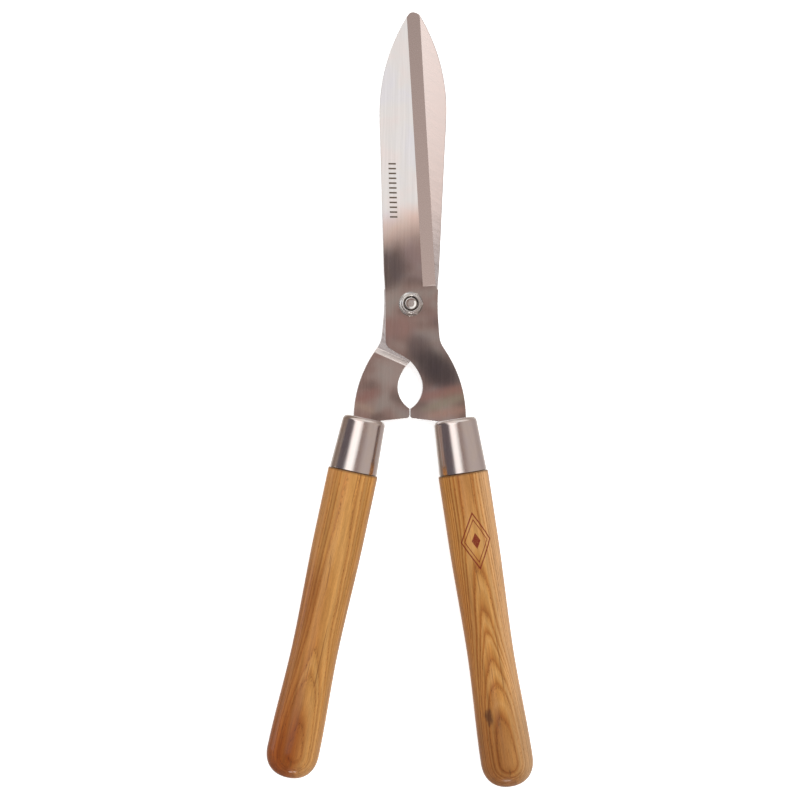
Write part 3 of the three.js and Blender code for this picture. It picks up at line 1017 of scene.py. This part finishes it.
def handle_mesh(end):
    clearance = FERRULE_WALL + GAP
    shoulder = FERRULE_LENGTH + GAP
    rounding = 1.0
    profile = [
        (0, -HANDLE_START),
        (ferrule_radius(HANDLE_START) - clearance, -HANDLE_START),
        (FERRULE_MOUTH_RADIUS - clearance, -shoulder),
    ]
    for i in range(7):
        angle = i / 6 * math.pi / 2
        profile.append((SHOULDER_RADIUS - rounding * (1 - math.sin(angle)),
                        -shoulder - rounding * (1 - math.cos(angle))))
    butt = end - DOME_LENGTH
    shaft_start = shoulder + rounding + 2
    shaft_steps = 60
    for i in range(shaft_steps + 1):
        along = shaft_start + (butt - shaft_start) * i / shaft_steps
        profile.append((handle_radius(along, end), -along))
    dome_steps = 28
    for i in range(1, dome_steps):
        along = butt + DOME_LENGTH * math.sin(i / dome_steps * math.pi / 2)
        profile.append((handle_radius(along, end), -along))
    profile.append((0, -end))
    top = -HANDLE_START + 1
    outline = [
        Vector((-TANG_HALF_WIDTH - GAP, top)),
        Vector((TANG_HALF_WIDTH + GAP, top)),
        Vector((TANG_TIP_HALF_WIDTH + GAP, -TANG_LENGTH - 2 * GAP)),
        Vector((-TANG_TIP_HALF_WIDTH - GAP, -TANG_LENGTH - 2 * GAP)),
    ]
    slot = prism(outline, -PLATE / 2 - GAP, PLATE / 2 + GAP)
    place(slot, Matrix.Rotation(math.pi / 2, 4, "X"))
    return combine(revolve(profile), slot, "DIFFERENCE")


def make_grip(side):
    name = SIDE_NAME[side]
    ferrule = ferrule_mesh(side)
    lay_down(ferrule, side)
    piece(name + "_ferrule", ferrule, BODY[side], "ferrule_steel", ferrule_steel(side))
    handle = handle_mesh(HANDLE_END[side])
    lay_down(handle, side)
    piece(name + "_handle", handle, BODY[side], "ash_wood", ash_wood(side))


# ---- Studio ----
# The shears lie on the shoulders of their handles and on the rear blade's tip.
SHOULDER_TOUCH = Vector((0, -105.0, -5.5))
TIP_TOUCH = Vector((0, 181.0, 5.3))
RESTING_TILT = math.atan2(TIP_TOUCH.z - SHOULDER_TOUCH.z, TIP_TOUCH.y - SHOULDER_TOUCH.y)
UP = Vector((0, -math.sin(RESTING_TILT), math.cos(RESTING_TILT)))
# The room that the steel mirrors leans back twice as far as the shears do.
ROOM_LEAN = 2 * RESTING_TILT
ROOM_UP = Vector((0, -math.sin(ROOM_LEAN), math.cos(ROOM_LEAN)))
ROOM_ALONG = Vector((0, math.cos(ROOM_LEAN), math.sin(ROOM_LEAN)))


def make_camera():
    """Square on to the blades, which lean a little to the right in the picture."""
    distance = 1.6
    view_width = 0.4976
    pivot_right = 0.00684            # where the pivot is from the middle of the picture
    pivot_up = 0.05965
    roll = math.radians(0.63)
    right = Vector((math.cos(roll), math.sin(roll), 0))
    up = Vector((-math.sin(roll), math.cos(roll), 0))
    back = Vector((0, 0, 1))
    pivot = Vector((0, 0, HANDLE_Z * MM))
    centre = pivot - right * pivot_right - up * pivot_up
    data = bpy.data.cameras.new("camera")
    data.sensor_width = 36
    data.lens = data.sensor_width * distance / view_width
    camera = bpy.data.objects.new("camera", data)
    turn = Matrix((right, up, back)).transposed()
    camera.matrix_world = Matrix.Translation(centre + back * distance) @ turn.to_4x4()
    scene.collection.objects.link(camera)
    scene.camera = camera


FLOOR_GLOW = 0.6


def make_floor():
    material, nodes = new_material("floor")
    here = nodes.place_mm()
    grain = nodes.noise(here, 0.02, 0.02, detail=2.0)
    colour = nodes.shade((0.93, 0.93, 0.93), nodes.ease(grain, 0.3, 0.7, 0.99, 1.0))
    finish_material(nodes, Base_Color=colour, Roughness=0.9, Specular_IOR_Level=0.1,
                    Emission_Color=(1, 1, 1, 1), Emission_Strength=FLOOR_GLOW)
    half_width = 8.0
    clear = 0.0002
    bm = bmesh.new()
    bmesh.ops.create_grid(bm, x_segments=8, y_segments=8, size=half_width)
    mesh = bpy.data.meshes.new("floor")
    bm.to_mesh(mesh)
    bm.free()
    mesh.materials.append(material)
    floor = bpy.data.objects.new("floor", mesh)
    floor.location = SHOULDER_TOUCH * MM - UP * clear
    floor.rotation_euler = (RESTING_TILT, 0, 0)
    floor.visible_glossy = False     # the gloss sees the studio below the horizon instead
    scene.collection.objects.link(floor)


# Things in the room as soft ovals, in degrees: how far to the right of straight above and how far
# towards the blades, half width, half height, turn to the left, and colour.
ROOM_SPOTS = (
    (0.35, 7.6, 0.45, 0.35, 0, (0.38, 0.27, 0.245)),
    (-0.42, 7.25, 0.7, 0.6, 0, (0.165, 0.125, 0.117)),
    (-0.15, 5.95, 0.6, 0.3, 0, (0.37, 0.23, 0.205)),
    (-0.15, 4.9, 0.5, 0.4, 0, (0.44, 0.37, 0.34)),
    (-0.85, 4.4, 0.5, 0.16, 20, (0.36, 0.19, 0.165)),
    (-0.9, 4.15, 0.4, 0.08, -25, (0.50, 0.38, 0.30)),
    (0.45, 5.45, 0.45, 0.35, -50, (0.19, 0.14, 0.13)),
    (0.84, 5.0, 0.78, 0.46, -35, (0.095, 0.074, 0.074)),
    (0.95, 4.50, 0.9, 0.13, 14, (0.40, 0.215, 0.18)),
    (1.0, 4.28, 0.8, 0.12, 19, (0.38, 0.33, 0.25)),
    (1.05, 4.05, 0.7, 0.12, 12, (0.50, 0.31, 0.25)),
)


def soft_spot(nodes, side_angle, end_angle, side, end, width, height, turn):
    """One in the middle of an oval in the reflected room, easing to nothing at its rim."""
    cosine = math.cos(math.radians(turn))
    sine = math.sin(math.radians(turn))
    right = nodes.total(side_angle, -side)
    up = nodes.total(end_angle, -end)
    long_way = nodes.total(nodes.times(right, cosine / width), nodes.times(up, sine / width))
    short_way = nodes.total(nodes.times(up, cosine / height), nodes.times(right, -sine / height))
    square = nodes.total(nodes.times(long_way, long_way), nodes.times(short_way, short_way))
    return nodes.ease(square, 0.2, 1.0, 1.0, 0.0)


def mottled_brown(nodes, side_angle, end_angle):
    """The part of the room that the blades mirror: uneven browns with the soft spots over them."""
    here = nodes.add("CombineXYZ", {0: side_angle, 1: end_angle, 2: 2.0})
    patches = nodes.noise(here, 1.5, 2.2, detail=2.0, distortion=0.4)
    room = nodes.colours(patches, [
        (0.40, (0.21, 0.15, 0.135, 1)),
        (0.49, (0.36, 0.24, 0.213, 1)),
        (0.58, (0.41, 0.35, 0.32, 1)),
    ])
    for *oval, colour in ROOM_SPOTS:
        spot = soft_spot(nodes, side_angle, end_angle, *oval)
        room = nodes.mix(spot, room, (*colour, 1))
    return room


def room_walls(nodes, room, side_angle, from_up, right, along):
    """Dark to the left, grey to the right, pale beyond the blades, dim low down, pale below."""
    low_right = nodes.ease(right, -0.2, 0.3)
    low_down = nodes.mix(low_right, (0.26, 0.20, 0.165, 1), (0.48, 0.41, 0.38, 1))
    walls = (
        (nodes.ease(side_angle, -12, -26), (0.14, 0.118, 0.13, 1)),
        (nodes.ease(side_angle, 8, 45), (0.56, 0.485, 0.445, 1)),
        (nodes.ease(along, 0.6, 0.74), (0.95, 0.91, 0.88, 1)),
        (nodes.ease(from_up, 92, 100), low_down),
        (nodes.ease(from_up, 132, 150), (0.7, 0.66, 0.62, 1)),
    )
    for share, colour in walls:
        room = nodes.mix(share, room, colour)
    return room


def hang_softbox(nodes, room, side_angle, end_angle, along):
    """One big softbox overhead, with its near edge a little askew and warm."""
    near_slant = nodes.ease(side_angle, -1.2, 1.2, -0.24, 0.37, smooth=False)
    nearer_on_left = nodes.ease(side_angle, -1.2, -2.8, 0.0, 10.0)
    edge = nodes.total(end_angle, nodes.times(near_slant, -1), nearer_on_left)
    askew = nodes.total(side_angle, nodes.times(end_angle, 0.45))
    frame_share = nodes.times(
        nodes.ease(askew, -42, -28),
        nodes.ease(side_angle, 2.5, 7.0, 1.0, 0.0),
        nodes.ease(along, 0.62, 0.68, 1.0, 0.0),
    )
    from_edge = nodes.ease(edge, 8.2, 8.65)
    cloth = nodes.mix(from_edge, (1.0, 0.79, 0.70, 1), (1.1, 1.09, 1.085, 1))
    cloth = nodes.shade(cloth, nodes.ease(side_angle, -3, -14, 1.0, 1.35))
    softbox = nodes.times(frame_share, nodes.ease(edge, 7.5, 8.4))
    return nodes.mix(softbox, room, cloth)


def make_world():
    """White behind the shears and pale grey as light, but gloss sees the room and its softbox."""
    world = bpy.data.worlds.new("studio")
    world.use_nodes = True
    scene.world = world
    nodes = Tree(world.node_tree)
    direction = nodes.add("TexCoord", {}, "Generated")
    rise = nodes.vector("DOT_PRODUCT", direction, ROOM_UP, "Value")
    right = nodes.vector("DOT_PRODUCT", direction, Vector((1, 0, 0)), "Value")
    along = nodes.vector("DOT_PRODUCT", direction, ROOM_ALONG, "Value")
    to_degrees = math.degrees(1)
    side_angle = nodes.times(nodes.math("ARCTAN2", right, rise), to_degrees)
    end_angle = nodes.times(nodes.math("ARCTAN2", along, rise), to_degrees)
    from_up = nodes.times(nodes.math("ARCCOSINE", rise), to_degrees)
    room = mottled_brown(nodes, side_angle, end_angle)
    room = room_walls(nodes, room, side_angle, from_up, right, along)
    room = hang_softbox(nodes, room, side_angle, end_angle, along)
    # a small bright lamp low beyond the handles
    lamp = nodes.times(
        nodes.band(end_angle, -84, -74, 2.0),
        nodes.band(right, -0.2, 0.2, 0.04),
        nodes.ease(rise, 0.0, 0.02),
    )
    room = nodes.mix(lamp, room, (9.0, 8.6, 8.2, 1))
    gloss = nodes.add("LightPath", {}, "Is Glossy Ray")
    light = nodes.mix(gloss, (0.74, 0.74, 0.74, 1), room)
    seen = nodes.add("LightPath", {}, "Is Camera Ray")
    light = nodes.mix(seen, light, (1, 1, 1, 1))
    background = nodes.add("Background", {"Color": light, "Strength": 1.0})
    nodes.add("OutputWorld", {"Surface": background})


def make_key_lamp():
    """A soft square lamp that lights the scene but isn't mirrored in the steel."""
    data = bpy.data.lights.new("key", "AREA")
    data.shape = "SQUARE"
    data.size = 0.9
    data.energy = 18
    lamp = bpy.data.objects.new("key", data)
    distance = 1.9
    towards = Vector((0.25, 0.4, 1.2)).normalized()
    middle = Vector((0, -0.06, 0))
    turn = towards.to_track_quat("Z", "Y").to_matrix().to_4x4()
    lamp.matrix_world = Matrix.Translation(middle + towards * distance) @ turn
    lamp.visible_glossy = False
    scene.collection.objects.link(lamp)


def make_studio():
    make_camera()
    make_floor()
    make_world()
    make_key_lamp()
    scene.view_settings.view_transform = "Standard"


make_blades()
make_bolt(zinc_plate("bolt_zinc", 0.1, 0.06, shade=0.8))
# painted shade: the washer's zinc is half as bright as plain zinc, darkened where it lies in shade
# round the nut
make_washer(zinc_plate("washer_zinc", 0.07, 0.03, shade=0.5))
make_nut(zinc_plate("nut_zinc", 0.24, 0.08, metal=0.9, shade=0.76))
make_grip(1)
make_grip(-1)
make_studio()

◆ Challenge: Copy each line of the preceding data that contains the string "part".

◆ Expected output:
Write part 3 of the three.js and Blender code for this picture. It picks up at line 1017 of scene.py. This part finishes it.
    """The part of the room that the blades mirror: uneven browns with the soft spots over them."""